__EXERCISE__. Repeat the lines below exactly as written, please, from the line with "full_d = lid_t + base_d + tongue_h;" to the line with "import math", both lines included, and no others.

________________________

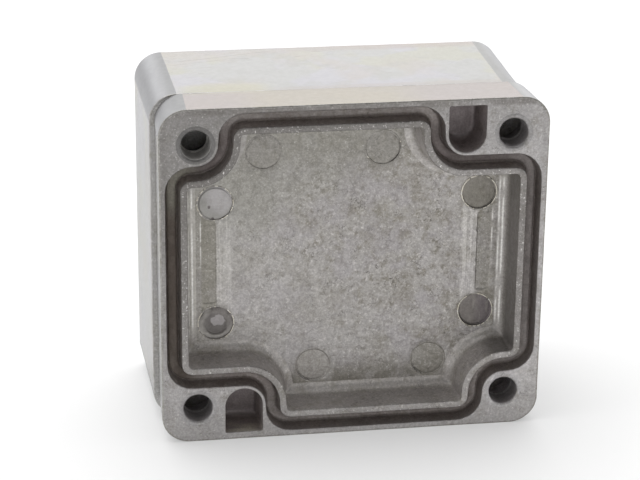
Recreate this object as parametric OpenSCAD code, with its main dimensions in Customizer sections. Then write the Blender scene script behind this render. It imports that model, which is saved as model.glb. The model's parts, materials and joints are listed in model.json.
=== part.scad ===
// Small die cast aluminium box in two castings, a shallow lid and a deeper base.
// They stand on their long sides, closed face against closed face: the lid shows its
// inside towards -Y and the base opens towards +Y.
// Each casting is modelled lying down, with its rim face at z = 0, its opening up and
// its body below. The stand modules turn it upright. Lengths are in millimetres.

/* [Box] */
// Width of both castings at the rim, along X
box_w = 64; // [60:1:90]
// Height of both castings at the rim, along Z as they stand
box_h = 58; // [54:1:80]
// Thickness of the lid
lid_t = 10; // [9:0.5:16]
// Depth of the base from its rim face to its closed face
base_d = 24; // [18:1:60]
// Radius of the four upright corners
corner_r = 4.6; // [3:0.2:6]
// Rounding of the edge round each closed face
edge_r = 0.4; // [0.2:0.1:1.5]
// How far the sides of the lid lean in by its closed face
lid_lean = 0.5; // [0.2:0.1:1]
// How far the sides of the base lean in by its closed face
base_lean = 0.6; // [0.2:0.1:1.2]
// How far the base stands to the left of the lid
stand_shift = 0.9; // [0:0.1:4]

/* [Lid screws] */
// Distance of each screw axis from the two outer sides beside it
screw_inset = 6; // [5.6:0.1:7]
// Bore of the lid for a screw
screw_bore = 4.8; // [3.4:0.1:5.2]
// Metal under a screw head, which is the length of that bore
screw_seat = 4; // [3.8:0.1:5]
// Counterbore for a screw head, from the closed face
head_bore = 7.6; // [6.4:0.1:8]
// Tapping bore in the base for a screw
tap_bore = 3.3; // [2.5:0.1:4.2]
// Depth of the tapping bore from the rim face
tap_depth = 14; // [8:0.5:15]

/* [Seal] */
// Land between the outer sides and the seal groove
outer_land = 1; // [0.8:0.1:1.6]
// Width of the seal groove at the rim face
groove_w = 2.4; // [2:0.1:3]
// Depth of the seal groove
groove_depth = 3; // [2.2:0.1:3.2]
// How far each wall of the seal groove leans in by its floor
groove_lean = 0.25; // [0.05:0.05:0.4]
// Land between a screw bore and the seal groove
boss_land = 1.25; // [0.8:0.05:1.6]
// Land between the seal groove and the cavity
inner_land = 1.15; // [0.8:0.05:1.6]
// Radius of the groove's outward bends, at its inner edge
bend_r = 1.9; // [1.2:0.1:2.4]
// Height of the tongue on the base that presses on the seal
tongue_h = 1.8; // [1:0.1:2]
// Clearance between the tongue and each wall of the groove
tongue_clear = 0.35; // [0.2:0.05:0.5]

/* [Wall screws] */
// Width of the pocket in the lid over the head of a wall screw
pocket_w = 6.2; // [5:0.1:6.4]
// Depth of that pocket
pocket_depth = 6.5; // [4:0.1:6.8]
// Land between the flat side of the pocket and the outer side
pocket_land = 1.2; // [0.8:0.1:2]
// Distance from a lid screw to the wall screw beside it
pocket_pitch = 7.7; // [7.6:0.1:9]
// Channel in the base for the head of a wall screw
channel_bore = 6.2; // [5:0.1:6.6]
// Hole for a wall screw through the floor of the base
wall_bore = 3.6; // [3:0.1:4.6]
// Metal under the head of a wall screw
wall_seat = 4; // [3:0.5:6]

/* [Cavities] */
// Depth of the cavity in the lid
lid_cavity = 6.7; // [5:0.1:6.8]
// How far the cavity wall of the lid leans in by its floor
lid_cavity_lean = 0.3; // [0.1:0.05:0.6]
// Fillet between the wall and the floor of the lid's cavity
lid_fillet = 1.7; // [0.8:0.1:2]
// Thickness of the floor of the base
base_floor = 3; // [2:0.1:4]
// How far the cavity wall of the base leans in by its floor
base_cavity_lean = 0.5; // [0.2:0.1:1]
// Fillet between the wall and the floor of the base's cavity
base_fillet = 2; // [1:0.1:2.4]

/* [Ejector marks] */
// Width of the round marks that the ejector pins leave on the floor of the lid
mark_w = 6; // [4:0.2:6.4]
// Depth of those marks
mark_depth = 0.2; // [0.1:0.05:0.4]
// Places of the marks on one half of the floor, which the other half repeats turned round
marks = [[5.7, 19.2], [-14.2, 19.2], [-22.2, 10.7], [-22.2, -10.7]];
// Distance of the scraped strip beside the side marks from the middle, at its inner edge
strip_x = 22; // [20:0.1:23]
// Width of that strip
strip_w = 2.6; // [1:0.1:3]
// Length of that strip
strip_l = 14; // [8:0.5:18]

/* [Hidden] */

screw_x = box_w / 2 - screw_inset;
screw_y = box_h / 2 - screw_inset;
wall_x = screw_x - pocket_pitch;
// Half sizes of the seal line, which is the inner edge of the groove at the rim face
seal_x = box_w / 2 - outer_land - groove_w;
seal_y = box_h / 2 - outer_land - groove_w;
// Radius of the seal line round a screw
seal_r = screw_bore / 2 + boss_land + groove_w;
// Smallest radius of an outward bend, where the line is set in by more than bend_r
least_r = 0.3;
// Steps in an outward bend, in an inward bend, in an outer corner and in a fillet
bend_steps = 5;
sweep_steps = 9;
corner_steps = 10;
fillet_steps = 4;
// Overshoot of the cutting solids
over = 0.5;

function flip_x(points) = [for (i = [len(points) - 1:-1:0]) [-points[i][0], points[i][1]]];
function turn(points) = [for (p = points) -p];
function arc(c, r, a1, a2, steps) =
    [for (i = [0:steps]) let (a = a1 + (a2 - a1) * i / steps) c + r * [cos(a), sin(a)]];

// One quarter of the seal line set out by d, from the right side to the top. It turns in
// round a centre reach to the left of the screw. The two outward bends touch the straight
// sides and the inward bend, also where the inward bend cuts off the straight between.
function quarter(d, reach) =
    let (
        b = max(bend_r + d, least_r),
        r = seal_r - d,
        c = [screw_x - reach, screw_y],
        k1x = seal_x + d - b,
        k2y = seal_y + d - b,
        in1 = max(0, c[0] - k1x),
        in2 = max(0, c[1] - k2y),
        drop = sqrt(pow(r + b, 2) - in1 * in1),
        side = sqrt(pow(r + b, 2) - in2 * in2),
        a1 = atan2(drop, in1),
        a2 = atan2(in2, side)
    )
    concat(
        arc([k1x, c[1] - drop], b, 0, a1, bend_steps),
        arc(c, r, 180 + a1, 180 + a2, sweep_steps),
        arc([c[0] - side, k2y], b, a2, 90, bend_steps)
    );

// The closed seal line set out by d. It goes round the wall screw too in two of the corners.
function seal_line(d) =
    let (half = concat(quarter(d, pocket_pitch), flip_x(quarter(d, 0))))
    concat(half, turn(half));

// The outer outline set in by lean, and then by a round edge that narrows its corners by cut
function outline(lean, cut) =
    let (
        x = box_w / 2 - lean - corner_r,
        y = box_h / 2 - lean - corner_r,
        half = concat(
            arc([x, y], corner_r - cut, 0, 90, corner_steps),
            arc([-x, y], corner_r - cut, 90, 180, corner_steps)
        )
    )
    concat(half, turn(half));

// Steps of a quarter round of radius r, from flat to upright: [how far in, how high]
function quarter_round(r) =
    [for (i = [0:fillet_steps]) let (a = 90 * i / fillet_steps) r * [1 - sin(a), 1 - cos(a)]];

// Solid through outlines that have the same number of points, lowest first. Its bottom is a
// fan about the middle, so that no long sliver of it runs beside a round mark.
module loft(outlines, heights) {
    n = len(outlines[0]);
    last = len(outlines) - 1;
    middle = (last + 1) * n;
    points = [
        for (k = [0:last]) for (p = outlines[k]) [p[0], p[1], heights[k]],
        [0, 0, heights[0]]
    ];
    sides = [
        for (k = [0:last - 1]) for (i = [0:n - 1])
            let (j = (i + 1) % n)
            each [
                [k * n + i, (k + 1) * n + i, k * n + j],
                [k * n + j, (k + 1) * n + i, (k + 1) * n + j]
            ]
    ];
    bottom = [for (i = [0:n - 1]) [i, (i + 1) % n, middle]];
    top = [[for (i = [n - 1:-1:0]) last * n + i]];
    polyhedron(points, concat(sides, bottom, top));
}

// Outside of a casting, t thick, whose sides lean in by its closed face
module casting(t, lean) {
    edge = quarter_round(edge_r);
    loft(
        [for (s = edge) outline(lean * (t - s[1]) / t, s[0]), outline(0, 0)],
        [for (s = edge) s[1] - t, 0]
    );
}

// Cavity that starts at the seal line set out by d, depth deep, with a fillet round its floor
module cavity(d, depth, lean, fillet) {
    foot = quarter_round(fillet);
    loft(
        [for (s = foot) seal_line(d - lean * (depth - s[1]) / depth - s[0]),
            seal_line(d + lean * over / depth)],
        [for (s = foot) s[1] - depth, over]
    );
}

// Band along the seal line from low to high, between the offsets d_in and d_out at z = 0.
// Each side moves away from the band's middle by rate for each unit of height.
module band(low, high, d_in, d_out, rate) {
    section = [
        [d_out + rate * low, low],
        [d_out + rate * high, high],
        [d_in - rate * high, high],
        [d_in - rate * low, low]
    ];
    n = len(seal_line(0));
    corners = len(section);
    points = [for (s = section) for (p = seal_line(s[0])) [p[0], p[1], s[1]]];
    faces = [
        for (k = [0:corners - 1]) for (i = [0:n - 1])
            let (j = (i + 1) % n, a = k * n, b = (k + 1) % corners * n)
            each [[a + i, b + i, a + j], [a + j, b + i, b + j]]
    ];
    polyhedron(points, faces);
}

// Puts its child at each of the four screws
module at_screws() {
    for (x = [-1, 1], y = [-1, 1]) translate([x * screw_x, y * screw_y]) children();
}

// Puts its child in one corner and, turned round, in the opposite one
module at_both_ends() {
    for (a = [0, 180]) rotate(a) children();
}

module screw_hole() {
    translate([0, 0, -lid_t - over]) cylinder(d = screw_bore, h = lid_t + 2 * over, $fn = 48);
    translate([0, 0, -lid_t - over])
        cylinder(d = head_bore, h = lid_t - screw_seat + over, $fn = 48);
}

// Blind pocket over the head of a wall screw: round inwards and flat by the outer side
module head_pocket() {
    translate([0, 0, -pocket_depth]) linear_extrude(pocket_depth + over) {
        circle(d = pocket_w, $fn = 48);
        translate([-pocket_w / 2, 0]) square([pocket_w, box_h / 2 - pocket_land - screw_y]);
    }
}

module floor_marks() {
    at_both_ends() {
        for (m = marks) translate([m[0], m[1], -lid_cavity - mark_depth])
            cylinder(d = mark_w, h = mark_depth + over, $fn = 48);
        translate([strip_x, -strip_l / 2, -lid_cavity - mark_depth])
            cube([strip_w, strip_l, mark_depth + over]);
    }
}

module lid_casting() {
    difference() {
        casting(lid_t, lid_lean);
        band(-groove_depth, over, 0, groove_w, groove_lean / groove_depth);
        cavity(-inner_land, lid_cavity, lid_cavity_lean, lid_fillet);
        at_screws() screw_hole();
        at_both_ends() translate([wall_x, screw_y]) head_pocket();
        floor_marks();
    }
}

// Channel for a wall screw, from the rim to its seat, and its hole through the floor
module wall_screw_hole() {
    translate([0, 0, wall_seat - base_d])
        cylinder(d = channel_bore, h = base_d - wall_seat + over, $fn = 48);
    translate([0, 0, -base_d - over]) cylinder(d = wall_bore, h = base_d, $fn = 48);
}

module base_casting() {
    difference() {
        casting(base_d, base_lean);
        mirror([1, 0, 0]) {
            cavity(0, base_d - base_floor, base_cavity_lean, base_fillet);
            at_both_ends() translate([wall_x, screw_y]) wall_screw_hole();
        }
        at_screws() translate([0, 0, -tap_depth])
            cylinder(d = tap_bore, h = tap_depth + over, $fn = 48);
    }
    mirror([1, 0, 0]) band(
        -over, tongue_h, tongue_clear, groove_w - tongue_clear, -groove_lean / groove_depth
    );
}

full_d = lid_t + base_d + tongue_h;

module lid() {
    color([0.56, 0.55, 0.53])
        translate([stand_shift / 2, -full_d / 2, box_h / 2]) rotate([90, 0, 0]) lid_casting();
}

module base() {
    color([0.66, 0.66, 0.65])
        translate([-stand_shift / 2, lid_t + base_d - full_d / 2, box_h / 2])
            rotate([90, 0, 180]) base_casting();
}

lid();
base();
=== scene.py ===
"""Studio scene of a small die cast aluminium box: a lid and a base, stood back to back.

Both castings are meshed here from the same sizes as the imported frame, with the small
things that a casting has: broken edges, drafted walls, ejector marks and flash.
Each casting is made in millimetres, lying down, with its rim face at z = 0, and is
then stood up in its place in the row.
"""

import json
import math

import bmesh
import bpy
import numpy as np
from mathutils import Matrix, Vector, noise
from mathutils.geometry import delaunay_2d_cdt


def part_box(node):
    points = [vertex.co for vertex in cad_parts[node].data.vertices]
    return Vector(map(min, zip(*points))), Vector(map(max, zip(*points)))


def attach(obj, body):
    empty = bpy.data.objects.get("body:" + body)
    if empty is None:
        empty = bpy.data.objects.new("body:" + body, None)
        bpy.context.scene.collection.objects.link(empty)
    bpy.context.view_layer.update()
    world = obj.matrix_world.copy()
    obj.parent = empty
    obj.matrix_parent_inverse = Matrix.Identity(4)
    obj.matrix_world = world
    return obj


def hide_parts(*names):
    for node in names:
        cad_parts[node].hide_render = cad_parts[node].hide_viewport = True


MM = 0.001

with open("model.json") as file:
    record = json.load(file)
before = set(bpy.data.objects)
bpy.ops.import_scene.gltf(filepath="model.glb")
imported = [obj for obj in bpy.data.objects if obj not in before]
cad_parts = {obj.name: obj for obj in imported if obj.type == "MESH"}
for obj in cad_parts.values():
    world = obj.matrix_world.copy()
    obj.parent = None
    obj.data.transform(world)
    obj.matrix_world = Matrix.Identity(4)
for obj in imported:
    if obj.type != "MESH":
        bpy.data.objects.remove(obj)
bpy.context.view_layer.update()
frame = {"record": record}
lid_low, lid_high = (Vector(p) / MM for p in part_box("lid"))
base_low, base_high = (Vector(p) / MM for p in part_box("base"))
mounts = {m["name"]: m for m in frame["record"]["mounts"]}

# ---- sizes from the frame ----------------------------------------------------------

BOX_W = lid_high.x - lid_low.x
BOX_H = lid_high.z - lid_low.z
LID_T = lid_high.y - lid_low.y
LID_X = (lid_low.x + lid_high.x) / 2
BASE_X = (base_low.x + base_high.x) / 2
MIDDLE_Z = BOX_H / 2
FACE_Y = lid_low.y
SEAM_Y = FACE_Y + LID_T
SCREW_X = mounts["lid_screws"]["dims"]["spacing_x_mm"] / 2
SCREW_Y = mounts["lid_screws"]["dims"]["spacing_y_mm"] / 2
SCREW_R = mounts["lid_screws"]["dims"]["hole_r_mm"]
TAP_R = mounts["base_screws"]["dims"]["hole_r_mm"]
WALL_R = mounts["wall_screw_high"]["dims"]["r_mm"]
WALL_SEAT = mounts["wall_screw_high"]["dims"]["length_mm"]
WALL_X = mounts["wall_screw_high"]["pos_m"][0] / MM - BASE_X
BASE_D = mounts["base_rim"]["pos_m"][1] / MM - lid_high.y
TONGUE_H = base_high.y - base_low.y - BASE_D

# ---- sizes of the castings ---------------------------------------------------------

CORNER_R = 4.6
LEAN = {"lid": 0.32, "base": 0.35}  # how far the sides lean in over their whole depth
EDGE_R = 0.15  # edge between the sides and the closed face
RIM_EDGE = 0.14  # edge between the sides and the rim
CAST_EDGE = 0.16  # every other edge

SEAT = 4.0  # depth of a lid screw's seat
HEAD_R = 3.8
TAP_DEPTH = 14.0
THREAD_PITCH = 0.7
THREAD_CREST, THREAD_ROOT = 0.12, -0.1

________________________

__RESULT BELOW__.
full_d = lid_t + base_d + tongue_h;

module lid() {
    color([0.56, 0.55, 0.53])
        translate([stand_shift / 2, -full_d / 2, box_h / 2]) rotate([90, 0, 0]) lid_casting();
}

module base() {
    color([0.66, 0.66, 0.65])
        translate([-stand_shift / 2, lid_t + base_d - full_d / 2, box_h / 2])
            rotate([90, 0, 180]) base_casting();
}

lid();
base();
=== scene.py ===
"""Studio scene of a small die cast aluminium box: a lid and a base, stood back to back.

Both castings are meshed here from the same sizes as the imported frame, with the small
things that a casting has: broken edges, drafted walls, ejector marks and flash.
Each casting is made in millimetres, lying down, with its rim face at z = 0, and is
then stood up in its place in the row.
"""

import json
import math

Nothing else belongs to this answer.